Cheer and Dance Tryouts

Waiting their turn to try out for cheer and dance, nervous teenagers felt the anxiety ooze. Before official try outs, students attended a mandatory meeting with their parents. Mrs. Storey and Mrs. Holland discussed expenses of being on a spirit squad, expectations, spring schedule, and deadlines for paperwork and physicals. Students also collected teacher recommendations, learned skills at clinic, and practiced through mock try outs.

“The biggest challenge for me was memorizing the dance routine,” Giselle Alvarado, 8th, said. “It took me some time to memorize it, but I got it, and I was proud of myself.”

Each potential cheerleader and Raiderette had some type of inspiration to take on the challenge.

“I tried out with a friend and found out I really enjoyed doing the dance routine,” Lorena Martinez said. “It’s funny to think that I was just supporting a friend.”

Others had been encouraged — and discouraged — to try out.

“My teacher, my mom, and some of the girls who were already on the cheer team inspired me to try out because they said ‘Cheerleading is fun’ and ‘You look like a cheerleader,’” Destiny Phengthouy said. “Some of my friends said I couldn’t make it so I wanted to prove them wrong.”

A panel of judges scored each potential cheerleader for run on, jumps, cheer, and dance, and these scores were added to points earned from teacher recommendations and citizenship, which is based on attendance, tardies, SDC, and suspension. Potential Raiderettes were judged on dance and kick routine, turns, leaps, splits, and overall presentation.

At the end of the try outs, Mrs. Storey and Mrs. Holland posted the list of names of those who made the squads — and then ran!

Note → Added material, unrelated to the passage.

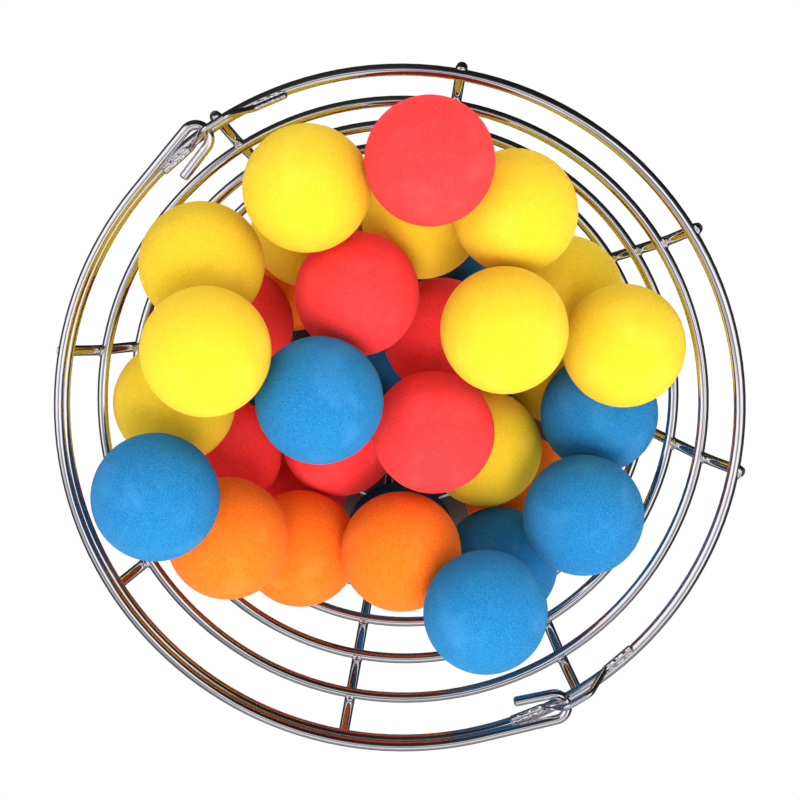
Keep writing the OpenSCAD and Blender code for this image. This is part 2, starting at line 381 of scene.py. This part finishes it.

“Sometimes, girls who I know from class or in the halls try out, and I hate it for them if they don’t make it,” Mrs. Holland said. “I didn’t make it at my junior high in 8th grade so I personally know how bad it feels to not make it. And as hard as it may be for my students to believe, I do hate it when they are sad.”

Not everyone was sad.

“I was very ecstatic and happy because I worked my butt off all week,” Gavin Garrett, 8th, said.

Making the team affected students emotionally.

“Oh gosh, I cried!” Aaliyah Newman, 8th, said. “I felt like I was in a movie, all slow-mo and stuff. I am finally on a team that can uplift me.”